Set in Greenwich Village in 1958, The Cosmopolitans centres on the relationship between Earl and Bette, a black gay actor and a white secretary. Schulman takes a small number of characters, living in restricted circumstances, and creates a novel of intense depth and meaning. This is the best novel that I’ve read in some time and one that will stay with me.

Recommended if you’re looking for a challenging, thought-provoking read.

Hallie Rubenhold, The Five: The Untold Lives of the Women Killed by Jack the Ripper (2019)

The Five is a meticulously researched work which recreates the lives of the five women who were identified as victims of ‘Jack the Ripper’. It’s an absolutely fascinating book about the lives of ordinary women in Victorian London and a brave intervention into ‘Ripperology’ that finally gives these women the respect and care denied to them by history.

Recommended if you’re interested in works that challenge male-dominated interpretations of history.

Armistead Maupin, The Night Listener (2000)

The Night Listener wins the prize for most gripping page-turner this year. A lonely gay writer enters into a telephone friendship with a young boy who is dying of AIDS. Or does he? This is a clever, twisty thriller that explores the darker side of our need to be loved. A couple of things in this book made me uncomfortable, but it’s one heck of a read.

Recomended if you want something gripping to read on a plane or train

Amy Bloom, White Houses (2018)

Another work of gay historical fiction, White Houses re-imagines the love affair between First Lady, Eleanor Roosevelt, and reporter, Lorena ‘Hick’ Hickcock. Spanning a lifetime, the tenderness in the relationship between Eleanor and Hick as old women is particularly moving. There were a couple of things that I found problematic (CN: child rape), but it’s a beautifully written book that just carries you along.

Recommended if you’re interested in lesbian history and enjoy novels by people like Michael Cunningham.

Mary Oliver, Red Bird (2008)

Red Bird is the poetry collection that most got under my skin this year. A fragile speaker faces up to death and loss, and the various birds that appear in the poems represent emotional and psychological states. The red bird is a flash of hope in a wintery ‘landscape’. It may also have appealed because I’ve been getting into bird watching.

Recommended if you need some comfort through a hard time, or just like poems about birds.

James Tiptree Junior (Alice Sheldon) , Her Smoke Rose Up Forever (1990)
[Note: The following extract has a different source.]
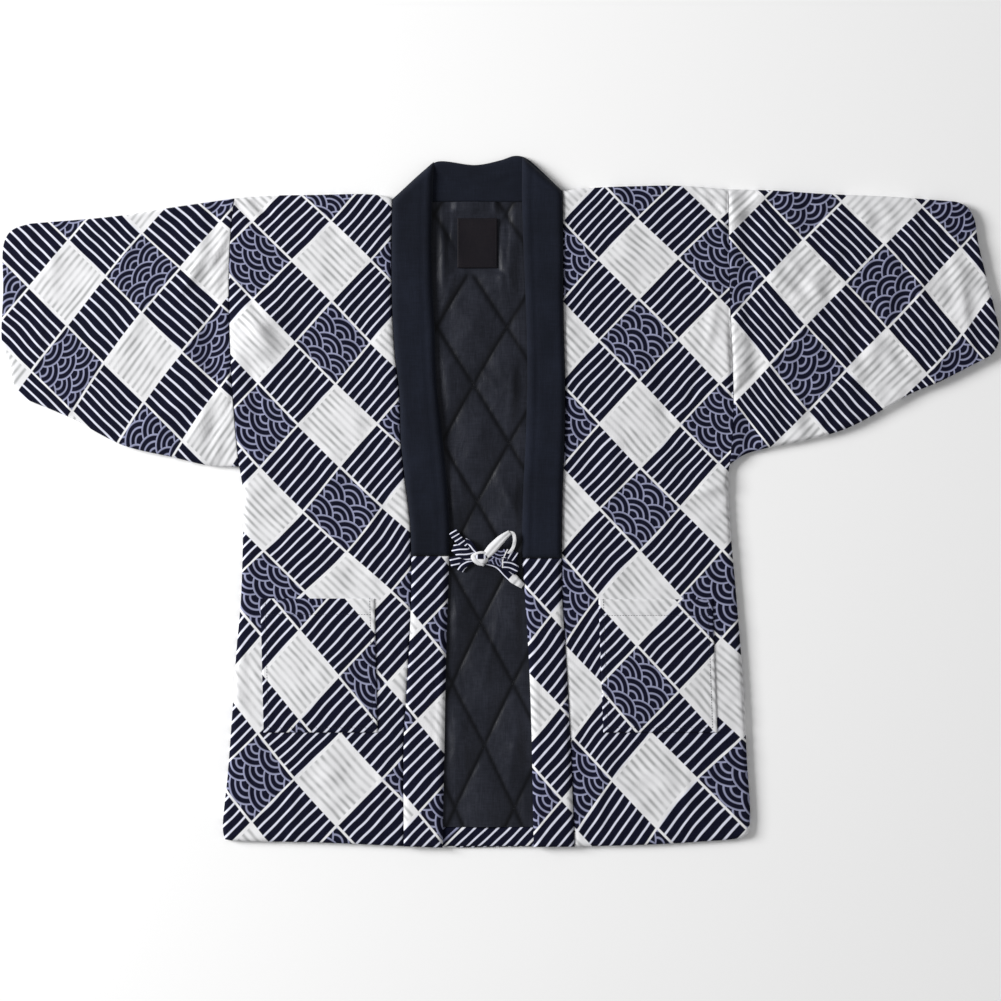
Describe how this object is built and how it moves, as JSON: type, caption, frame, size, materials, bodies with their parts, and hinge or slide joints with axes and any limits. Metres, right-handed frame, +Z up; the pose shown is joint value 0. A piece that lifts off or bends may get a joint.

This collection makes the list because so many of the stories really are masterpieces of science fiction, but it’s the ‘best’ book that I least enjoyed. It took me ages to get through it because I found the stories so disturbing, if also brilliant.

Recommended if you want to experience a powerful imagination that has been hugely influential on science fiction, but be aware that it comes with a content note for pretty much EVERYTHING.

Vonda McIntyre, Dreamsnake (1978)

I’ll finish with one of my favourite books of the year. Dreamsnake is a wonderful story, and far more optimistic than I anticipated. A young healer, called Snake, must try and find a new dreamsnake after hers is accidentally killed. An engaging heroine, interesting characters and a beautifully realised world, I loved it.

Recommended if you enjoy feminist science fiction and works by authors like Ursula K. Le Guin.

Books that almost made the list …

James Shapiro’s 1599: A Year in the Life of Shakespeare (2005), is a really interesting book that puts Shakespeare firmly back in his historical and material context and, provides a fresh perspective on his work and life.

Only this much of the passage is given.